Division of companies is to be eased through new rules allowing a company to divide its businesses into several companies without liquidation, as the current legislation demands. According to the proposal a division can be carried out either by forming two or more new companies or by forming one or more companies of a part of the old company.

5.3 Redemption Of Shares

The right and the duty to redemption of shares will apply to anyone owning directly or through a group, controlling while the dividing company is liquidated over ninety per cent of a company's shares and its total number of votes. However, shares that do not give a right to attend a company's general meeting are not taken into consideration.

6. CHANGING OF ARTICLES OF ASSOCIATION

The procedure to change the rights of a share class in relation to other share class is to be simplified. The current rule of a approval of nine tenths of the share class at a company's general meeting is proposed to be lowered to two thirds. However, the approval also has to be obtained from owners representing more than fifty per cent of a share class.

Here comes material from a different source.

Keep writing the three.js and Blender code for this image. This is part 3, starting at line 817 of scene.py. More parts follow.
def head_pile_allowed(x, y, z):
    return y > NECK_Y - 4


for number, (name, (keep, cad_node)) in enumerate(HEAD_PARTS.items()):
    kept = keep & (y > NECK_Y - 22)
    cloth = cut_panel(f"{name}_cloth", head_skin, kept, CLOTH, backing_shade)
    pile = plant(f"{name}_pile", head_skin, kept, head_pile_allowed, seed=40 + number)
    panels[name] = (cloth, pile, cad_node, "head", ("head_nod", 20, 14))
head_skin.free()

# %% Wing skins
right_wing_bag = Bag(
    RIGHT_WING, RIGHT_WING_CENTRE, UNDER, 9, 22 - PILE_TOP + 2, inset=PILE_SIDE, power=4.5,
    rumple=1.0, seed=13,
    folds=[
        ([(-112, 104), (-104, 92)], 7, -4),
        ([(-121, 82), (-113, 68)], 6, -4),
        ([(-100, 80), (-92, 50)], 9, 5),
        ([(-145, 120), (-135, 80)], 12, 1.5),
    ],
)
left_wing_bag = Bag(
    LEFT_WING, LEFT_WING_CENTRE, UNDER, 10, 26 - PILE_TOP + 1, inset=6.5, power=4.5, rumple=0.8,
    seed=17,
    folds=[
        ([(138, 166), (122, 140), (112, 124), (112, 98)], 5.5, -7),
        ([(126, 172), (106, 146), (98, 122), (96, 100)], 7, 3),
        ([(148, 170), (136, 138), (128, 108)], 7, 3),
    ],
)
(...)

Certain company restructurings including mergers, divisions and purchase of the company's own shares require a qualified voting majority in each class of shares.

7. OBLIGATION TO DISCLOSE

When the new law is enacted, each company is obliged each year to file its financial statements with the Trade register. In addition, public companies are required to prepare semi-annual financial statements. A detail worth mentioning is that all companies are obliged to mention its registered business name, domicile, address and its trade register number in the letters and blank-forms that the company uses. Furthermore, if the company is in liquidation the company has to mention that as well.

8. COMING INTO FORCE OF THE CHANGES

As the EC treaty of accession does not stipulate any transfer time for the implementation of the company law directives the changes are proposed to come into force as soon as possible, although at earliest in 1997.

The content of this article is intended to provide a general guide to the subject matter. Specialist advice should be sought about your specific circumstances.